►
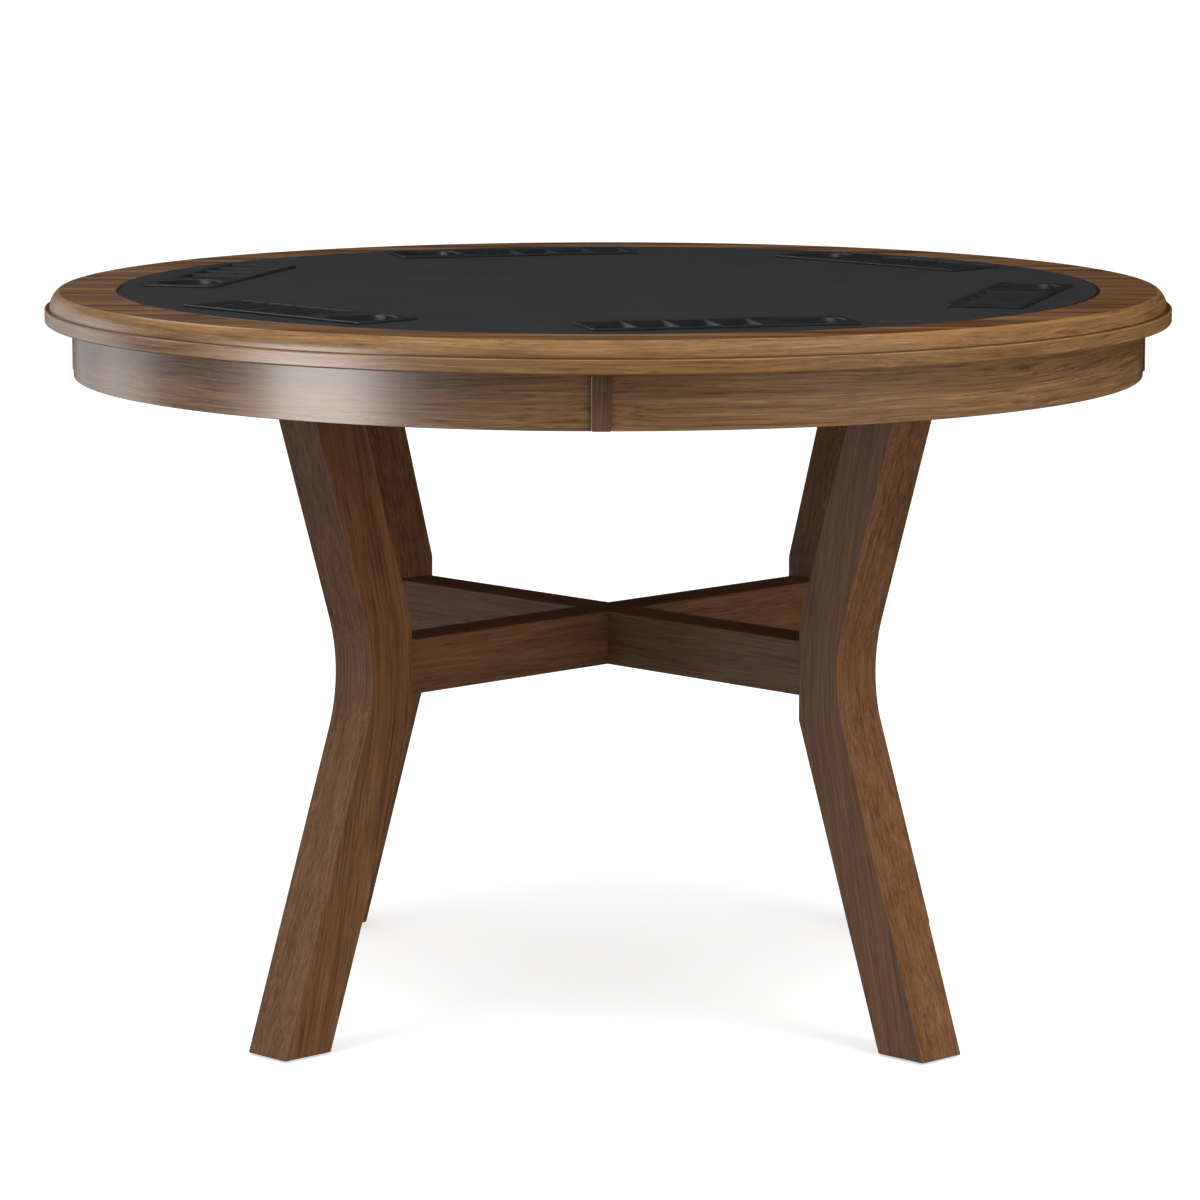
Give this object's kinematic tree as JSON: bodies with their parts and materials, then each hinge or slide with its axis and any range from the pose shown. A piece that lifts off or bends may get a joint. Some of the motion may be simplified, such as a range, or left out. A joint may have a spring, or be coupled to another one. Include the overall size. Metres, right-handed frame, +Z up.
{
  "type": "gaming table",
  "caption": "Round wooden gaming table with crossed K-shaped legs and a lift-out black playing insert with chip grooves and cup holders.",
  "frame": {"origin": "on the floor under the centre of the table top", "axes": "+Z up; the legs stand on the diagonals and the apron battens lie on the X and Y axes"},
  "size_m": [1.2192, 1.2192, 0.7799],
  "materials": {
    "rim_veneer": "satin lacquered veneer, walnut brown, straight grain along X",
    "edge_wood": "satin lacquered solid wood, lighter brown, grain along the edge",
    "apron_veneer": "satin lacquered bent veneer, grain round the apron",
    "batten_wood": "satin lacquered solid wood, upright grain",
    "block_wood": "plain sawn wood",
    "ledge_wood": "plain sawn wood",
    "rail_wood": "plain sawn wood",
    "bolt_steel": "dark zinc plated",
    "leg_wood": "satin lacquered solid wood, dark brown, grain along the leg",
    "tenon_wood": "plain planed wood",
    "stretcher_wood": "satin lacquered solid wood, dark brown",
    "screw_steel": "zinc plated",
    "glide_nylon": "dark moulded nylon",
    "core_board": "fibreboard core",
    "playing_cloth": "black microfibre speed cloth",
    "edge_band": "black plastic edge band, satin gloss",
    "underside_veneer": "satin lacquered veneer",
    "tray_plastic": "black moulded plastic, satin"
  },
  "bodies": {
    "table_frame": {"apron_1": "apron_veneer", "apron_2": "apron_veneer", "apron_3": "apron_veneer", "apron_4": "apron_veneer", "apron_batten_1": "batten_wood", "apron_batten_2": "batten_wood", "apron_batten_3": "batten_wood", "apron_batten_4": "batten_wood", "cross_rail_a": "rail_wood", "cross_rail_b": "rail_wood", "edge_moulding_1": "edge_wood", "edge_moulding_2": "edge_wood", "edge_moulding_3": "edge_wood", "edge_moulding_4": "edge_wood", "foot_glide_1": "glide_nylon", "foot_glide_2": "glide_nylon", "foot_glide_3": "glide_nylon", "foot_glide_4": "glide_nylon", "ledge_1": "ledge_wood", "ledge_2": "ledge_wood", "ledge_3": "ledge_wood", "ledge_4": "ledge_wood", "leg_1": "leg_wood", "leg_2": "leg_wood", "leg_3": "leg_wood", "leg_4": "leg_wood", "leg_bolt_1a": "bolt_steel", "leg_bolt_1b": "bolt_steel", "leg_bolt_2a": "bolt_steel", "leg_bolt_2b": "bolt_steel", "leg_bolt_3a": "bolt_steel", "leg_bolt_3b": "bolt_steel", "leg_bolt_4a": "bolt_steel", "leg_bolt_4b": "bolt_steel", "rim_panel": "rim_veneer", "rim_screw_1": "screw_steel", "rim_screw_2": "screw_steel", "rim_screw_3": "screw_steel", "rim_screw_4": "screw_steel", "splice_block_1": "block_wood", "splice_block_2": "block_wood", "splice_block_3": "block_wood", "splice_block_4": "block_wood", "stretcher_a": "stretcher_wood", "stretcher_b": "stretcher_wood", "stretcher_tenon_1": "tenon_wood", "stretcher_tenon_2": "tenon_wood", "stretcher_tenon_3": "tenon_wood", "stretcher_tenon_4": "tenon_wood"},
    "insert": {"insert_core": "core_board", "insert_edge_band": "edge_band", "insert_underside": "underside_veneer", "playing_surface": "playing_cloth", "station_tray_1": "tray_plastic", "station_tray_2": "tray_plastic", "station_tray_3": "tray_plastic", "station_tray_4": "tray_plastic", "station_tray_5": "tray_plastic", "station_tray_6": "tray_plastic"}
  },
  "joints": [
    {"name": "insert_lift", "type": "slide", "parent": "table_frame", "child": "insert", "axis": [0, 0, 1], "range_m": [0, 0.1]}
  ]
}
◄
Brief:
Restate the listing in full, word for word.

Answer to the task:
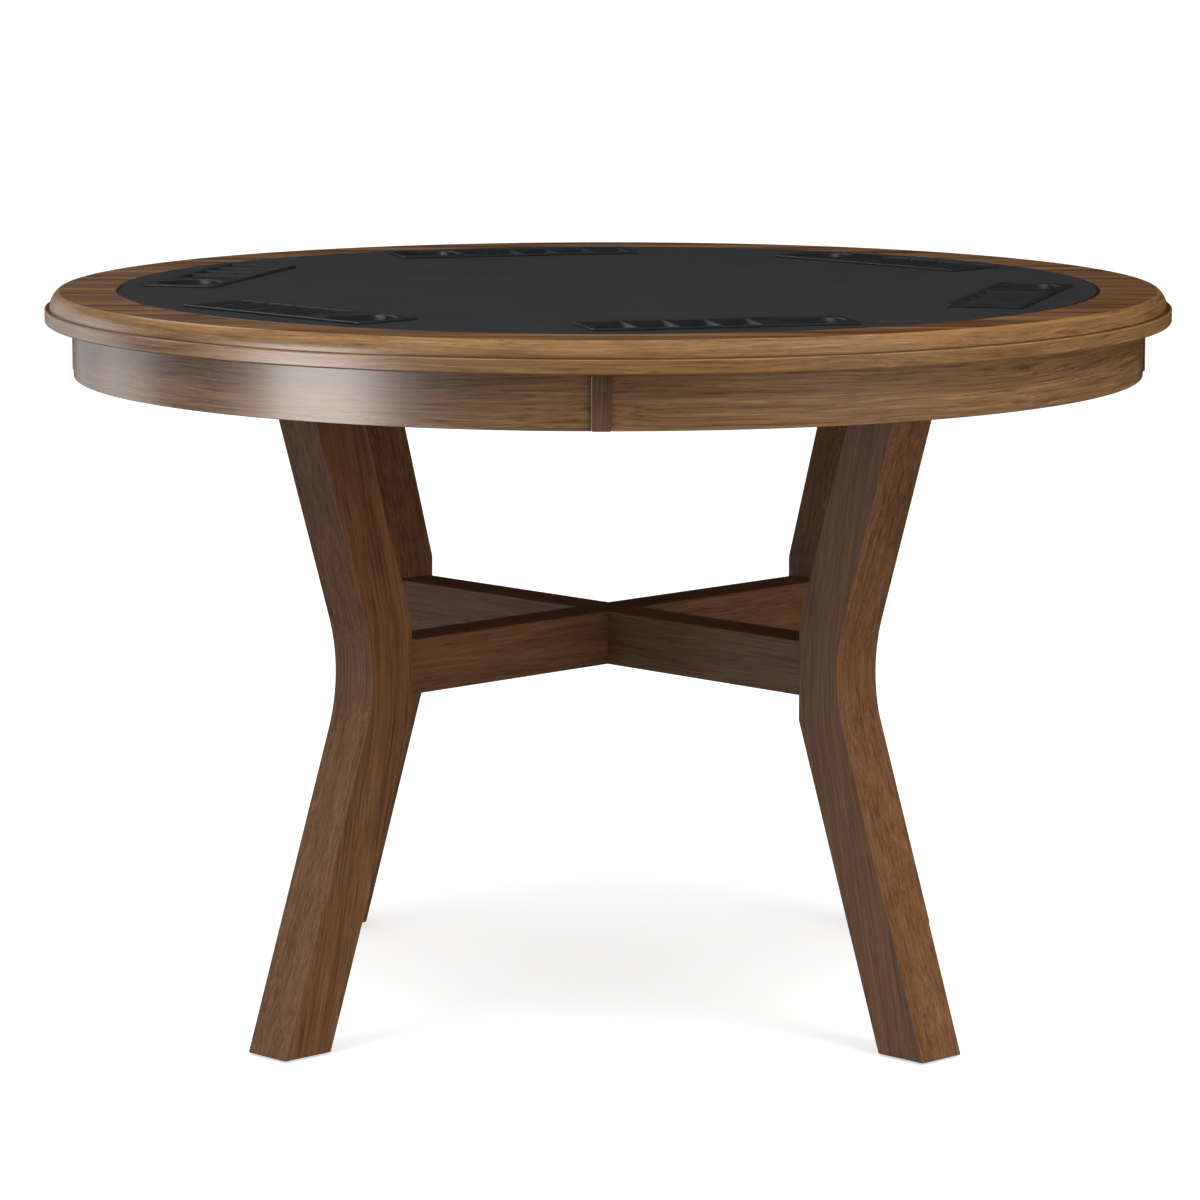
Give this object's kinematic tree as JSON: bodies with their parts and materials, then each hinge or slide with its axis and any range from the pose shown. A piece that lifts off or bends may get a joint. Some of the motion may be simplified, such as a range, or left out. A joint may have a spring, or be coupled to another one. Include the overall size. Metres, right-handed frame, +Z up.
{
  "type": "gaming table",
  "caption": "Round wooden gaming table with crossed K-shaped legs and a lift-out black playing insert with chip grooves and cup holders.",
  "frame": {"origin": "on the floor under the centre of the table top", "axes": "+Z up; the legs stand on the diagonals and the apron battens lie on the X and Y axes"},
  "size_m": [1.2192, 1.2192, 0.7799],
  "materials": {
    "rim_veneer": "satin lacquered veneer, walnut brown, straight grain along X",
    "edge_wood": "satin lacquered solid wood, lighter brown, grain along the edge",
    "apron_veneer": "satin lacquered bent veneer, grain round the apron",
    "batten_wood": "satin lacquered solid wood, upright grain",
    "block_wood": "plain sawn wood",
    "ledge_wood": "plain sawn wood",
    "rail_wood": "plain sawn wood",
    "bolt_steel": "dark zinc plated",
    "leg_wood": "satin lacquered solid wood, dark brown, grain along the leg",
    "tenon_wood": "plain planed wood",
    "stretcher_wood": "satin lacquered solid wood, dark brown",
    "screw_steel": "zinc plated",
    "glide_nylon": "dark moulded nylon",
    "core_board": "fibreboard core",
    "playing_cloth": "black microfibre speed cloth",
    "edge_band": "black plastic edge band, satin gloss",
    "underside_veneer": "satin lacquered veneer",
    "tray_plastic": "black moulded plastic, satin"
  },
  "bodies": {
    "table_frame": {"apron_1": "apron_veneer", "apron_2": "apron_veneer", "apron_3": "apron_veneer", "apron_4": "apron_veneer", "apron_batten_1": "batten_wood", "apron_batten_2": "batten_wood", "apron_batten_3": "batten_wood", "apron_batten_4": "batten_wood", "cross_rail_a": "rail_wood", "cross_rail_b": "rail_wood", "edge_moulding_1": "edge_wood", "edge_moulding_2": "edge_wood", "edge_moulding_3": "edge_wood", "edge_moulding_4": "edge_wood", "foot_glide_1": "glide_nylon", "foot_glide_2": "glide_nylon", "foot_glide_3": "glide_nylon", "foot_glide_4": "glide_nylon", "ledge_1": "ledge_wood", "ledge_2": "ledge_wood", "ledge_3": "ledge_wood", "ledge_4": "ledge_wood", "leg_1": "leg_wood", "leg_2": "leg_wood", "leg_3": "leg_wood", "leg_4": "leg_wood", "leg_bolt_1a": "bolt_steel", "leg_bolt_1b": "bolt_steel", "leg_bolt_2a": "bolt_steel", "leg_bolt_2b": "bolt_steel", "leg_bolt_3a": "bolt_steel", "leg_bolt_3b": "bolt_steel", "leg_bolt_4a": "bolt_steel", "leg_bolt_4b": "bolt_steel", "rim_panel": "rim_veneer", "rim_screw_1": "screw_steel", "rim_screw_2": "screw_steel", "rim_screw_3": "screw_steel", "rim_screw_4": "screw_steel", "splice_block_1": "block_wood", "splice_block_2": "block_wood", "splice_block_3": "block_wood", "splice_block_4": "block_wood", "stretcher_a": "stretcher_wood", "stretcher_b": "stretcher_wood", "stretcher_tenon_1": "tenon_wood", "stretcher_tenon_2": "tenon_wood", "stretcher_tenon_3": "tenon_wood", "stretcher_tenon_4": "tenon_wood"},
    "insert": {"insert_core": "core_board", "insert_edge_band": "edge_band", "insert_underside": "underside_veneer", "playing_surface": "playing_cloth", "station_tray_1": "tray_plastic", "station_tray_2": "tray_plastic", "station_tray_3": "tray_plastic", "station_tray_4": "tray_plastic", "station_tray_5": "tray_plastic", "station_tray_6": "tray_plastic"}
  },
  "joints": [
    {"name": "insert_lift", "type": "slide", "parent": "table_frame", "child": "insert", "axis": [0, 0, 1], "range_m": [0, 0.1]}
  ]
}